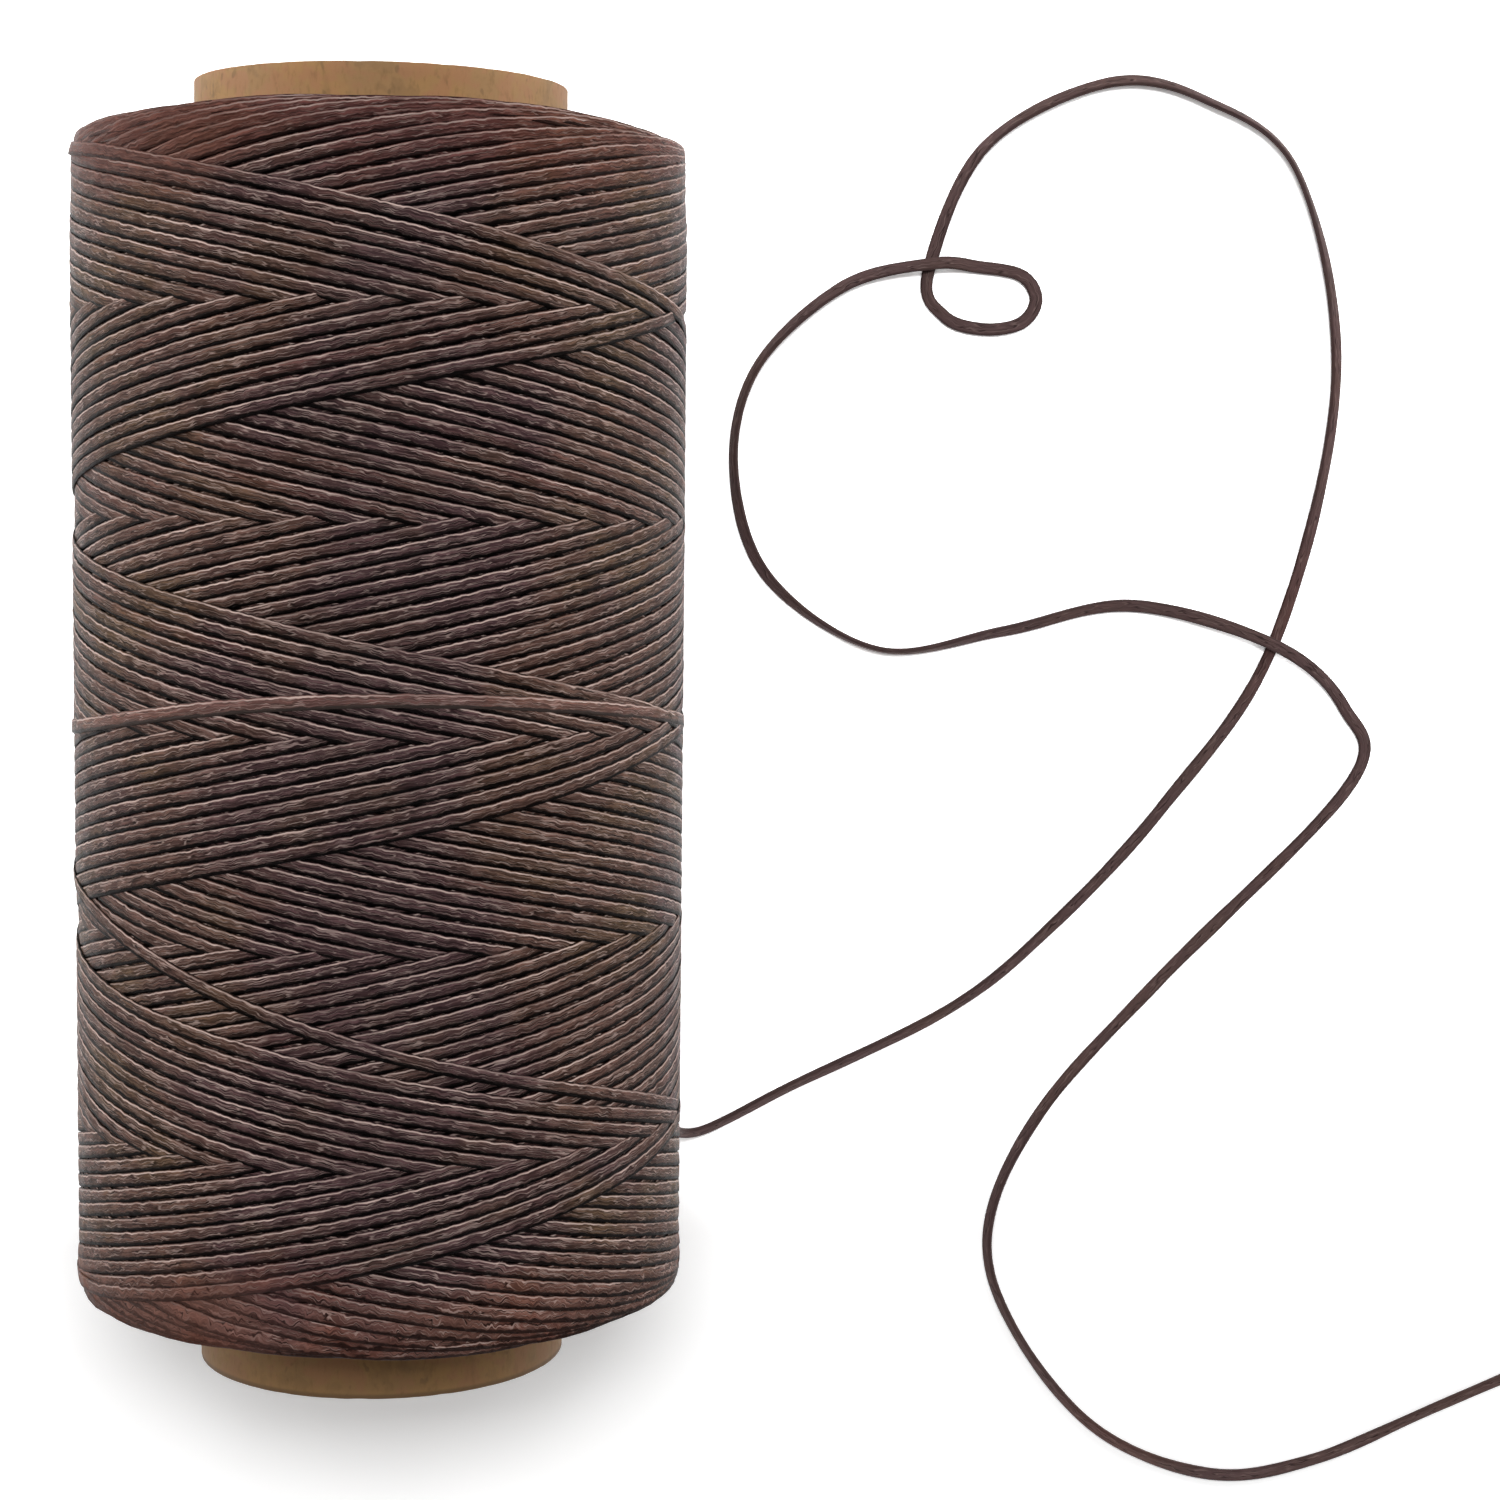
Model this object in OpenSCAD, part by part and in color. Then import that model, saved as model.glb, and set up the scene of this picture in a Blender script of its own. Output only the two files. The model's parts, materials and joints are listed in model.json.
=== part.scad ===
// Waxed thread spool: flat waxed thread, cross-wound on a spiral paper tube.
// The spool lies on its side. +Y runs along the tube to the end with the shorter bare rim,
// +Z is up, and the origin is on the table under the middle of the tube.

/* [Paper tube] */
// Overall length of the tube
tube_len = 120; // [116:1:150]
// Diameter of the bore that goes on a spindle
bore_d = 30; // [24:0.5:36]
// Thickness of the inner liner ply
liner_t = 0.4; // [0.3:0.05:0.8]
// Thickness of the board plies together
board_t = 1.4; // [1:0.1:2.5]
// Thickness of the outer kraft wrap
wrap_t = 0.4; // [0.3:0.05:0.8]
// Glue line between two plies
glue_line = 0.05; // [0.02:0.01:0.1]
// Rounding of the board's rims, worn by handling
rim_wear = 0.3; // [0.1:0.05:0.6]

/* [Winding] */
// Diameter over the wound thread
wind_d = 57; // [48:0.5:70]
// Length of the wound thread along the tube
wind_len = 107.7; // [85:0.1:112]
// Bare tube left at the -Y end
bare_foot = 7.5; // [3:0.5:12]
// Rounding where the winding turns over its ends
wind_edge = 1.2; // [0.5:0.1:3]
// Clearance between the tube and the first layer
core_fit = 0.05; // [0.02:0.01:0.2]

/* [Thread] */
// Width of the flat thread
thread_w = 1.3; // [0.8:0.1:1.6]
// Thickness of the flat thread
thread_t = 0.5; // [0.3:0.05:0.7]
// Out-and-back traverses of the outer turns
traverses = 4; // [2:1:4]
// Gap between two turns where one lies over the other
over_gap = 0.7; // [0.7:0.05:1]
// Clearance between the outer turns and the layers under them
seat_fit = 0.02; // [0.02:0.01:0.2]
// Part of a turn that the thread takes to turn back at an end
turn_back = 0.12; // [0.08:0.01:0.16]
// Height above the winding's -Y end at which the thread leaves it
leave_h = 15; // [10:1:25]

/* [Hidden] */

round_fn = 96;
tube_colour = [0.66, 0.52, 0.32];
rim_colour = [0.55, 0.43, 0.27];
thread_colour = [0.30, 0.22, 0.20];
under_colour = [0.20, 0.14, 0.13];

// Radii of the plies, from the bore out
bore_r = bore_d / 2;
liner_r = bore_r + liner_t;
board_in_r = liner_r + glue_line;
board_r = board_in_r + board_t;
wrap_in_r = board_r + glue_line;
tube_r = wrap_in_r + wrap_t;

// Places along the tube
foot_y = -tube_len / 2;
wind_y = foot_y + bare_foot;

// The outer turns. Each traverse goes up and back in whole_turns less one part in
// traverses, so the next one starts that part of a turn behind it.
whole_turns = 6;
loop_rings = 24;
ring_step = 360 / loop_rings;
traverse_turns = whole_turns - 1 / traverses;
stroke_turns = traverse_turns / 2;
total_turns = traverses * traverse_turns;
wind_r = wind_d / 2;
level_step = thread_t + over_gap;
high_r = wind_r - thread_t / 2;
low_r = high_r - level_step;
under_r = (low_r - thread_t / 2) * cos(ring_step / 2) - seat_fit;

// Two strands cross each time one has gained half a part of a turn on the other
cross_turns = 1 / (2 * traverses);
stroke_len = wind_len - 1.5 * thread_w;
lead = 2 * stroke_len / (traverse_turns - 2 * turn_back);
wind_slope = atan(lead / (2 * PI * high_r));

// The thread leaves the barrel just above its side, on the last stroke down
leave_angle = 90 - ring_step / 2;
rest_cut = thread_w / 10;
axis_z = wind_r * cos(ring_step / 2) - rest_cut;
leave_turns = round((leave_h / lead + turn_back / 2) * loop_rings) / loop_rings;
last_turn = total_turns - leave_turns;
start_angle = leave_angle - 360 * last_turn;

function unit(v) = v / norm(v);
function ease(x) = let (c = max(0, min(1, x))) c * c * (3 - 2 * c);

// Height above the winding's end after v turns of a stroke, rounded where it turns back
function turn_rise(v) = v < turn_back ? lead * v * v / (2 * turn_back) : lead * (v - turn_back / 2);
function stroke_rise(v) =
    v < stroke_turns / 2 ? turn_rise(v) : stroke_len - turn_rise(stroke_turns - v);

// How far a strand stands in the upper level, from 0 to 1. It lies over the strands that
// were wound before it and under those that come after. Along a stroke these come in one run
// per half turn, from over_from to over_to, counted in crossings.
function run_level(v, over_from, over_to) =
    let (n = v / cross_turns,
         a = n - traverses * floor((n - over_from + 1) / traverses))
    min(ease(a - over_from + 1), ease(over_to + 1 - a));
function up_level(i, v) = i == 0 ? 0 : run_level(v, 0, i - 1) * ease(v / cross_turns);
function down_level(j, v) =
    (j == traverses - 1 ? 1 : run_level(v, traverses - 1 - j, traverses - 1))
    * ease((stroke_turns - v) / cross_turns);

// Radius and height along the tube after s turns from the start
function strand_at(s) =
    let (i = min(traverses - 1, floor(s / traverse_turns)),
         u = s - i * traverse_turns,
         up = u < stroke_turns,
         v = up ? u : traverse_turns - u)
    [low_r + level_step * (up ? up_level(i, v) : down_level(i, v)),
     wind_y + (wind_len - stroke_len) / 2 + stroke_rise(v)];

// A point at radius r, height y along the tube and angle a from the top, towards +X
function on_barrel(r, y, a) = [r * sin(a), y, axis_z + r * cos(a)];
function turn_point(s) = let (p = strand_at(s)) on_barrel(p[0], p[1], start_angle + 360 * s);
function turn_heading(s) = let (d = 1 / (8 * loop_rings)) unit(turn_point(s + d) - turn_point(s - d));

// The flat thread's outline, with its width first
turn_outline = [for (k = [0:5]) [cos(60 * k) * thread_w / 2, sin(60 * k) * thread_t / sqrt(3)]];
free_outline = [for (k = [0:7]) let (a = 45 * k + 22.5)
    [cos(a) * thread_w / 2, sin(a) * thread_t / 2] / cos(22.5)];

// A ring of the outline round p, square to heading, with its width along side
function ring(p, heading, side, outline) =
    let (w = unit(side - (side * heading) * heading), n = cross(heading, w))
    [for (q = outline) let (c = p + q[0] * w + q[1] * n) [c[0], c[1], max(0, c[2])]];

turn_count = round(last_turn * loop_rings);
turn_rings = [for (k = [0:turn_count]) let (s = k / loop_rings)
    ring(turn_point(s), turn_heading(s), [0, 1, 0], turn_outline)];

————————

- Exercise details
Return the material in full, exactly as shown.

- Solution to this problem
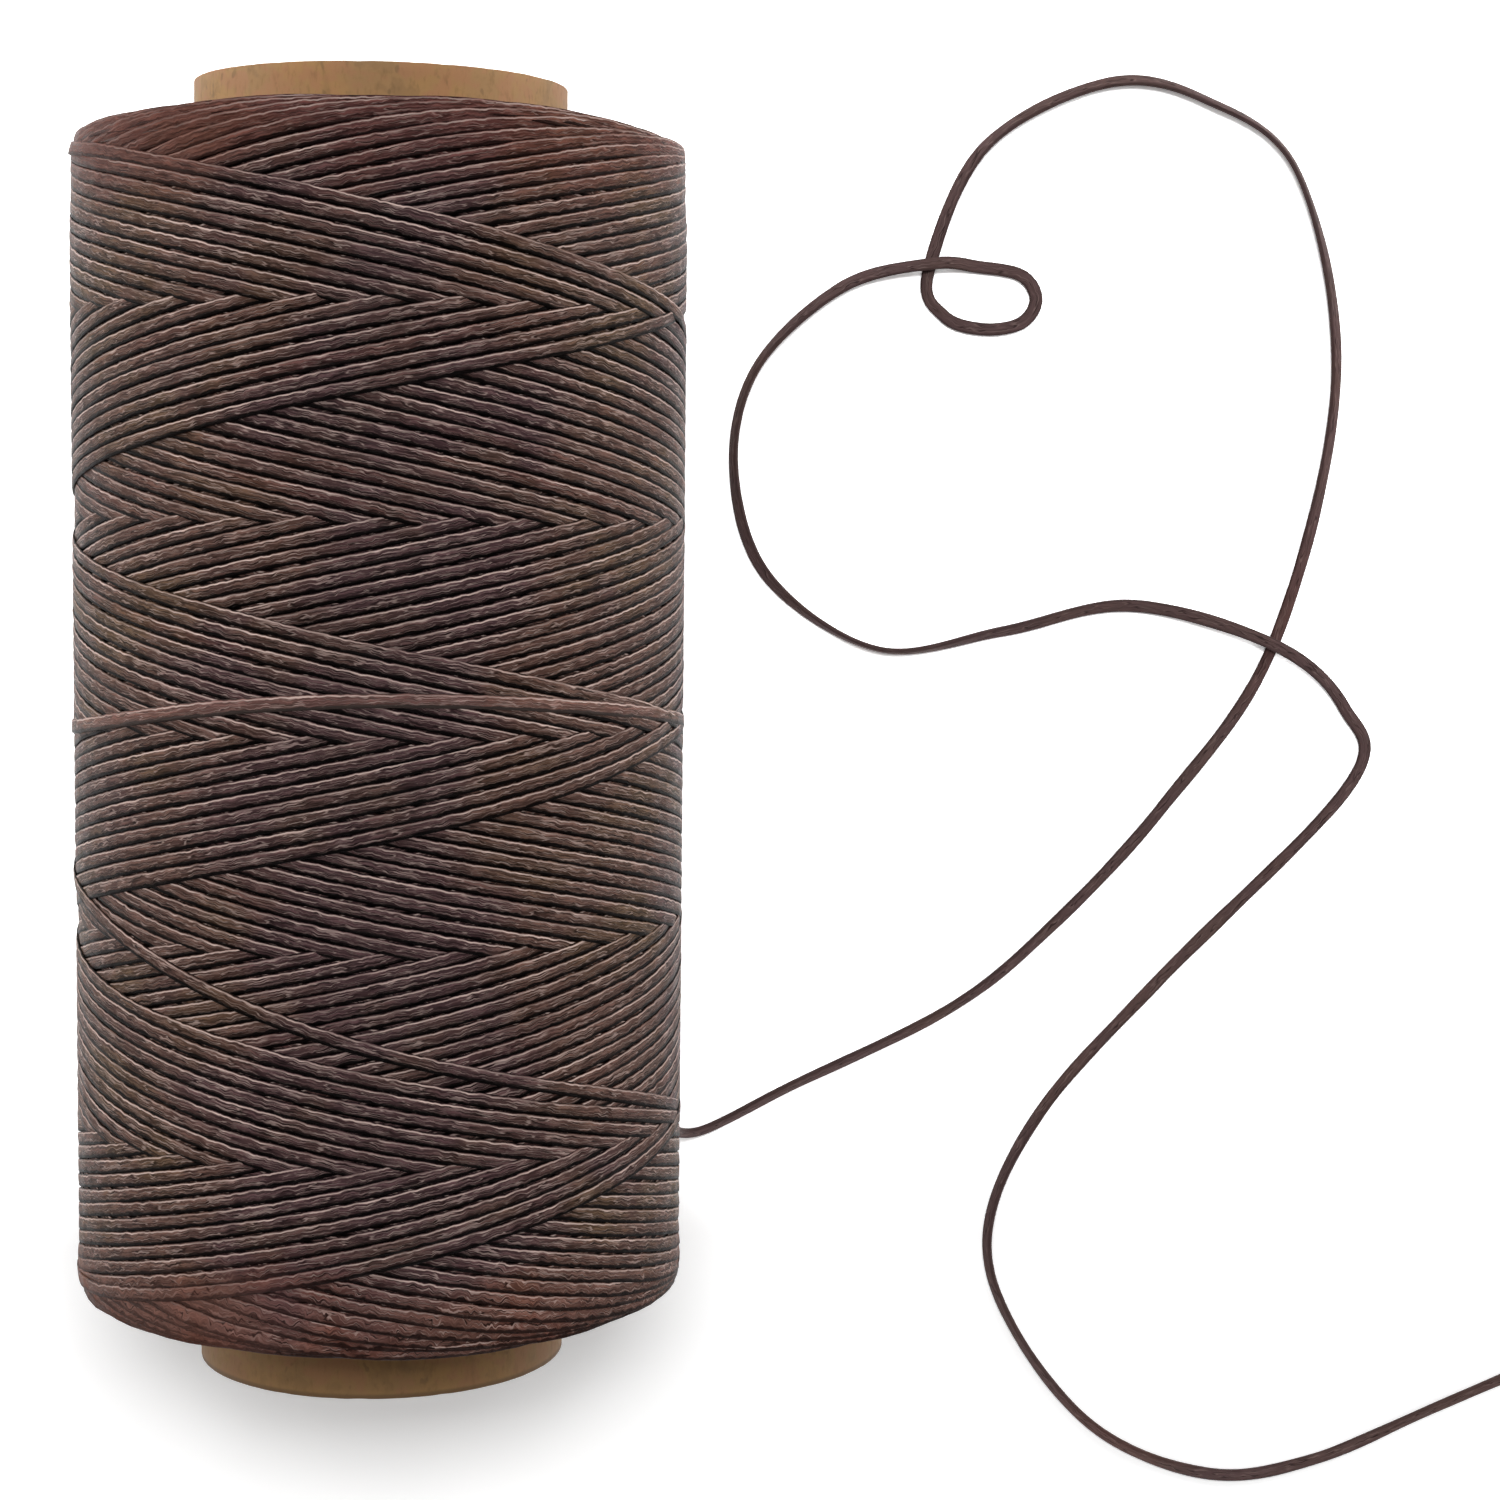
Model this object in OpenSCAD, part by part and in color. Then import that model, saved as model.glb, and set up the scene of this picture in a Blender script of its own. Output only the two files. The model's parts, materials and joints are listed in model.json.
=== part.scad ===
// Waxed thread spool: flat waxed thread, cross-wound on a spiral paper tube.
// The spool lies on its side. +Y runs along the tube to the end with the shorter bare rim,
// +Z is up, and the origin is on the table under the middle of the tube.

/* [Paper tube] */
// Overall length of the tube
tube_len = 120; // [116:1:150]
// Diameter of the bore that goes on a spindle
bore_d = 30; // [24:0.5:36]
// Thickness of the inner liner ply
liner_t = 0.4; // [0.3:0.05:0.8]
// Thickness of the board plies together
board_t = 1.4; // [1:0.1:2.5]
// Thickness of the outer kraft wrap
wrap_t = 0.4; // [0.3:0.05:0.8]
// Glue line between two plies
glue_line = 0.05; // [0.02:0.01:0.1]
// Rounding of the board's rims, worn by handling
rim_wear = 0.3; // [0.1:0.05:0.6]

/* [Winding] */
// Diameter over the wound thread
wind_d = 57; // [48:0.5:70]
// Length of the wound thread along the tube
wind_len = 107.7; // [85:0.1:112]
// Bare tube left at the -Y end
bare_foot = 7.5; // [3:0.5:12]
// Rounding where the winding turns over its ends
wind_edge = 1.2; // [0.5:0.1:3]
// Clearance between the tube and the first layer
core_fit = 0.05; // [0.02:0.01:0.2]

/* [Thread] */
// Width of the flat thread
thread_w = 1.3; // [0.8:0.1:1.6]
// Thickness of the flat thread
thread_t = 0.5; // [0.3:0.05:0.7]
// Out-and-back traverses of the outer turns
traverses = 4; // [2:1:4]
// Gap between two turns where one lies over the other
over_gap = 0.7; // [0.7:0.05:1]
// Clearance between the outer turns and the layers under them
seat_fit = 0.02; // [0.02:0.01:0.2]
// Part of a turn that the thread takes to turn back at an end
turn_back = 0.12; // [0.08:0.01:0.16]
// Height above the winding's -Y end at which the thread leaves it
leave_h = 15; // [10:1:25]

/* [Hidden] */

round_fn = 96;
tube_colour = [0.66, 0.52, 0.32];
rim_colour = [0.55, 0.43, 0.27];
thread_colour = [0.30, 0.22, 0.20];
under_colour = [0.20, 0.14, 0.13];

// Radii of the plies, from the bore out
bore_r = bore_d / 2;
liner_r = bore_r + liner_t;
board_in_r = liner_r + glue_line;
board_r = board_in_r + board_t;
wrap_in_r = board_r + glue_line;
tube_r = wrap_in_r + wrap_t;

// Places along the tube
foot_y = -tube_len / 2;
wind_y = foot_y + bare_foot;

// The outer turns. Each traverse goes up and back in whole_turns less one part in
// traverses, so the next one starts that part of a turn behind it.
whole_turns = 6;
loop_rings = 24;
ring_step = 360 / loop_rings;
traverse_turns = whole_turns - 1 / traverses;
stroke_turns = traverse_turns / 2;
total_turns = traverses * traverse_turns;
wind_r = wind_d / 2;
level_step = thread_t + over_gap;
high_r = wind_r - thread_t / 2;
low_r = high_r - level_step;
under_r = (low_r - thread_t / 2) * cos(ring_step / 2) - seat_fit;

// Two strands cross each time one has gained half a part of a turn on the other
cross_turns = 1 / (2 * traverses);
stroke_len = wind_len - 1.5 * thread_w;
lead = 2 * stroke_len / (traverse_turns - 2 * turn_back);
wind_slope = atan(lead / (2 * PI * high_r));

// The thread leaves the barrel just above its side, on the last stroke down
leave_angle = 90 - ring_step / 2;
rest_cut = thread_w / 10;
axis_z = wind_r * cos(ring_step / 2) - rest_cut;
leave_turns = round((leave_h / lead + turn_back / 2) * loop_rings) / loop_rings;
last_turn = total_turns - leave_turns;
start_angle = leave_angle - 360 * last_turn;

function unit(v) = v / norm(v);
function ease(x) = let (c = max(0, min(1, x))) c * c * (3 - 2 * c);

// Height above the winding's end after v turns of a stroke, rounded where it turns back
function turn_rise(v) = v < turn_back ? lead * v * v / (2 * turn_back) : lead * (v - turn_back / 2);
function stroke_rise(v) =
    v < stroke_turns / 2 ? turn_rise(v) : stroke_len - turn_rise(stroke_turns - v);

// How far a strand stands in the upper level, from 0 to 1. It lies over the strands that
// were wound before it and under those that come after. Along a stroke these come in one run
// per half turn, from over_from to over_to, counted in crossings.
function run_level(v, over_from, over_to) =
    let (n = v / cross_turns,
         a = n - traverses * floor((n - over_from + 1) / traverses))
    min(ease(a - over_from + 1), ease(over_to + 1 - a));
function up_level(i, v) = i == 0 ? 0 : run_level(v, 0, i - 1) * ease(v / cross_turns);
function down_level(j, v) =
    (j == traverses - 1 ? 1 : run_level(v, traverses - 1 - j, traverses - 1))
    * ease((stroke_turns - v) / cross_turns);

// Radius and height along the tube after s turns from the start
function strand_at(s) =
    let (i = min(traverses - 1, floor(s / traverse_turns)),
         u = s - i * traverse_turns,
         up = u < stroke_turns,
         v = up ? u : traverse_turns - u)
    [low_r + level_step * (up ? up_level(i, v) : down_level(i, v)),
     wind_y + (wind_len - stroke_len) / 2 + stroke_rise(v)];

// A point at radius r, height y along the tube and angle a from the top, towards +X
function on_barrel(r, y, a) = [r * sin(a), y, axis_z + r * cos(a)];
function turn_point(s) = let (p = strand_at(s)) on_barrel(p[0], p[1], start_angle + 360 * s);
function turn_heading(s) = let (d = 1 / (8 * loop_rings)) unit(turn_point(s + d) - turn_point(s - d));

// The flat thread's outline, with its width first
turn_outline = [for (k = [0:5]) [cos(60 * k) * thread_w / 2, sin(60 * k) * thread_t / sqrt(3)]];
free_outline = [for (k = [0:7]) let (a = 45 * k + 22.5)
    [cos(a) * thread_w / 2, sin(a) * thread_t / 2] / cos(22.5)];

// A ring of the outline round p, square to heading, with its width along side
function ring(p, heading, side, outline) =
    let (w = unit(side - (side * heading) * heading), n = cross(heading, w))
    [for (q = outline) let (c = p + q[0] * w + q[1] * n) [c[0], c[1], max(0, c[2])]];

turn_count = round(last_turn * loop_rings);
turn_rings = [for (k = [0:turn_count]) let (s = k / loop_rings)
    ring(turn_point(s), turn_heading(s), [0, 1, 0], turn_outline)];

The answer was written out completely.